Given records =
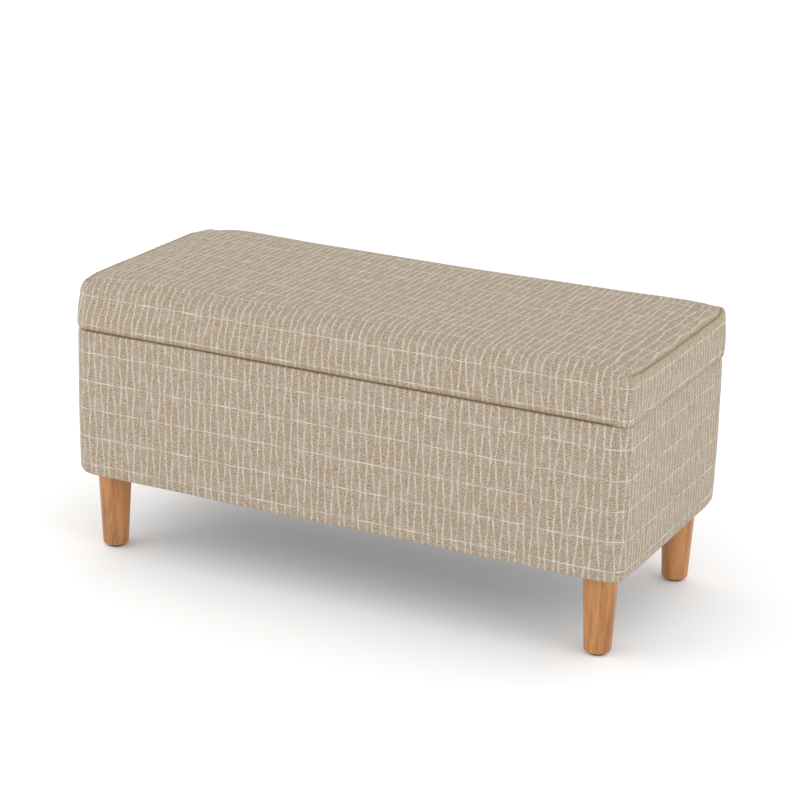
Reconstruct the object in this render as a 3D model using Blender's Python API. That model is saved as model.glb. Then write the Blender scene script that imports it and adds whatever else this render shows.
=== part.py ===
"""Storage ottoman bench: an upholstered box on four turned legs, under a padded lid that hinges up.

Metres, +Z up. The origin is on the floor under the middle of the bench. +X runs along its length and
-Y is its front, so the lid's hinges are at +Y. The lid is closed.
"""

import math

import bmesh
import bpy
from mathutils import Matrix, Vector

# --- Driving dimensions -------------------------------------------------------------------------

LENGTH, DEPTH, HEIGHT = 1.000, 0.436, 0.479  # the closed bench, over the lid
UNDER_BODY = 0.1375  # from the floor to the underside of the body
LID_UNDERSIDE = 0.395
LID_GAP = 0.003  # between the body's rim and the lid
BODY_LENGTH, BODY_DEPTH = 0.994, 0.433

FABRIC = 0.0012
PADDING = 0.006  # foam sheet glued round the body
PANEL = 0.012
LINER = 0.001
BOTTOM_PANEL = 0.015
LID_BOARD = 0.012
FIT = 0.0003  # gap between pieces that touch

BODY_CORNER = 0.018  # plan radius of the body's upright corners
BODY_EDGE = 0.007
LID_BOTTOM_CORNER, LID_TOP_CORNER = 0.018, 0.034  # plan radii at the board and at the seat
LID_BOTTOM_EDGE, LID_TOP_EDGE = 0.006, 0.024
CORNER_BLOCK = 0.030  # leg of the triangular blocks in the body's corners
HEM_BELOW_RIM = 0.026  # the cover turns down this far inside the rim
WRAP_UNDER = 0.030  # and this far in under the body
LID_WRAP_UNDER = 0.040

LEG_INSET_X, LEG_INSET_Y = 0.049, 0.046  # from the body's outer faces to a leg's centre
LEG_TOP_RADIUS, LEG_FOOT_RADIUS, LEG_FOOT_EDGE = 0.0285, 0.0220, 0.004
GLIDE_RADIUS, GLIDE_HEIGHT = 0.015, 0.0037
BOLT_RADIUS, BOLT_BELOW, BOLT_POINT = 0.0039, 0.036, 0.006  # M8 hanger bolt
TEE_FLANGE_RADIUS, TEE_FLANGE, TEE_BARREL_RADIUS, TEE_BARREL = 0.011, 0.0014, 0.0052, 0.0085

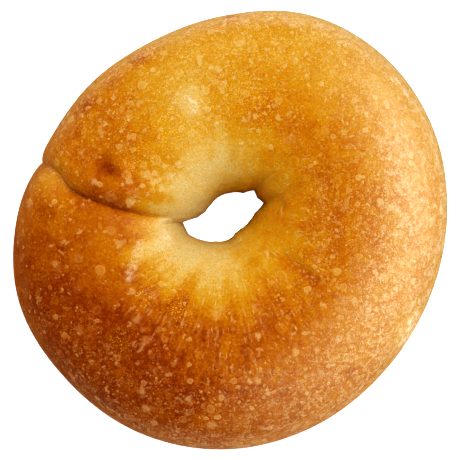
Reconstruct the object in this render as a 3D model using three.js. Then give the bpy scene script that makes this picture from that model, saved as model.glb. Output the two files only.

Given exercise = Emit an exact copy of the lines spanning the start of the records to the line containing "FIT = 0.0003", inclusive, and no other output.

Written response =
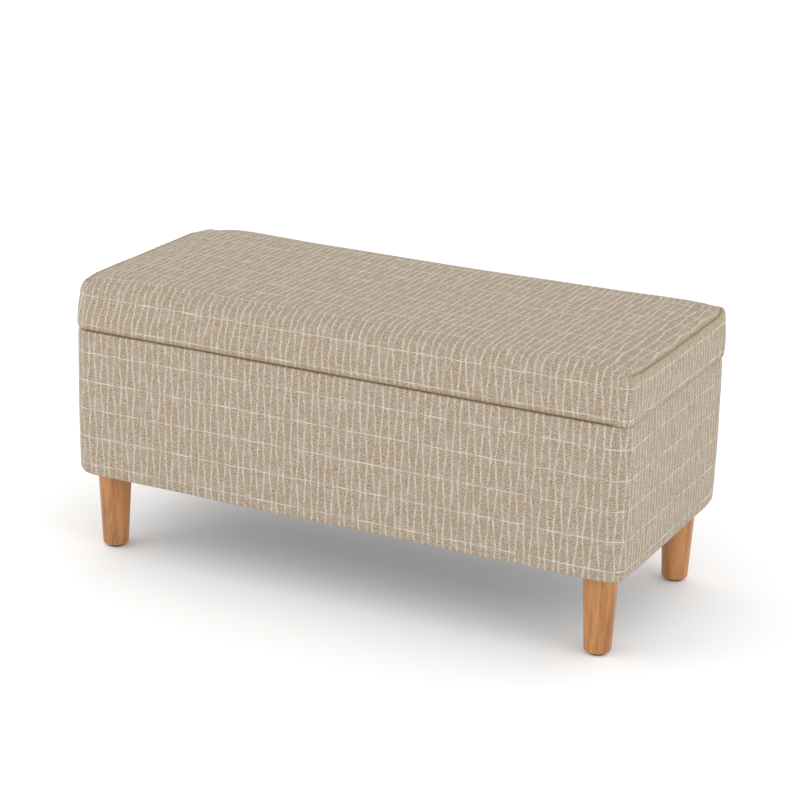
Reconstruct the object in this render as a 3D model using Blender's Python API. That model is saved as model.glb. Then write the Blender scene script that imports it and adds whatever else this render shows.
=== part.py ===
"""Storage ottoman bench: an upholstered box on four turned legs, under a padded lid that hinges up.

Metres, +Z up. The origin is on the floor under the middle of the bench. +X runs along its length and
-Y is its front, so the lid's hinges are at +Y. The lid is closed.
"""

import math

import bmesh
import bpy
from mathutils import Matrix, Vector

# --- Driving dimensions -------------------------------------------------------------------------

LENGTH, DEPTH, HEIGHT = 1.000, 0.436, 0.479  # the closed bench, over the lid
UNDER_BODY = 0.1375  # from the floor to the underside of the body
LID_UNDERSIDE = 0.395
LID_GAP = 0.003  # between the body's rim and the lid
BODY_LENGTH, BODY_DEPTH = 0.994, 0.433

FABRIC = 0.0012
PADDING = 0.006  # foam sheet glued round the body
PANEL = 0.012
LINER = 0.001
BOTTOM_PANEL = 0.015
LID_BOARD = 0.012
FIT = 0.0003  # gap between pieces that touch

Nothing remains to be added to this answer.